If we’ve seen it clog before, then its probably worth evaluating if we can increase the number of slots on that builder anyway. It can probably handle more than we have on it right now. And with our increasing need for el8 builds in general it’s probably past due for us to beef up our capacity anyways.

For a test, i’ve updated the capacity on the fedora28 builder to 8 instead of 2. Looking at the cpu history over the past week, we’ve had only minor spikes in cpu usage. My assumption is we have more headroom. Since the koji server has 4 cores, and 16 capacity, i chose 8 since koji-fedora28-builder has 2 cores.

AFAIK AWS also has CentOS mirrors:
https://blog.centos.org/2020/02/speeding-up-yum-for-centos-ec2-instances/

If we use those, it would effectively be the same as koji builder pulling from our main koji server, right?

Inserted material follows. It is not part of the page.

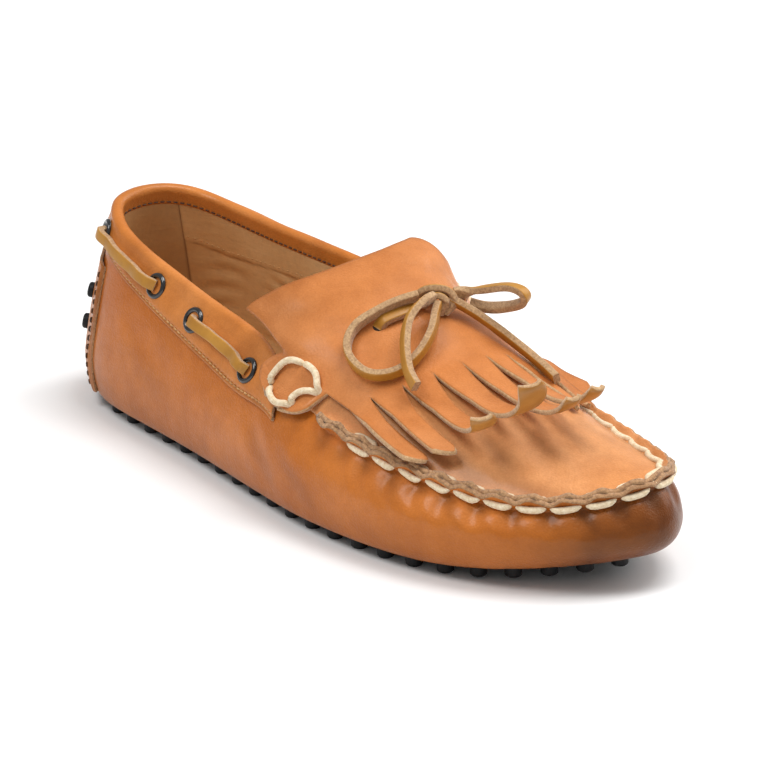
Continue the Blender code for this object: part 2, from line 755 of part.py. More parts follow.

If i remember correctly, these are hooks into the CentOS mirrorlist function. The actual server hostname that could be provided could change, and if it did we would have to update everything to a different one of the URL, since koji does not have the ability to consume mirrorlists. I was not given a guarantee that this would be even remotely stable.

Aiming for step #4 here, a PR to cleanup our use of Puppet repositories: External puppet repos by ehelms · Pull Request #1610 · theforeman/foreman-infra · GitHub

Once that is in I will cleanup any artifacts on disk.

I have completed cleaning up local Puppet and EL5 repositories. This has given back ~25GB of space.

Fedora 29 cleanup has been checked off. That freed up nearly 100GB.

All tasks have been completed. We are left with just RHEL 6.6 repositories used for building EL6 client bits currently on the Koji and are down to 550GB of used space.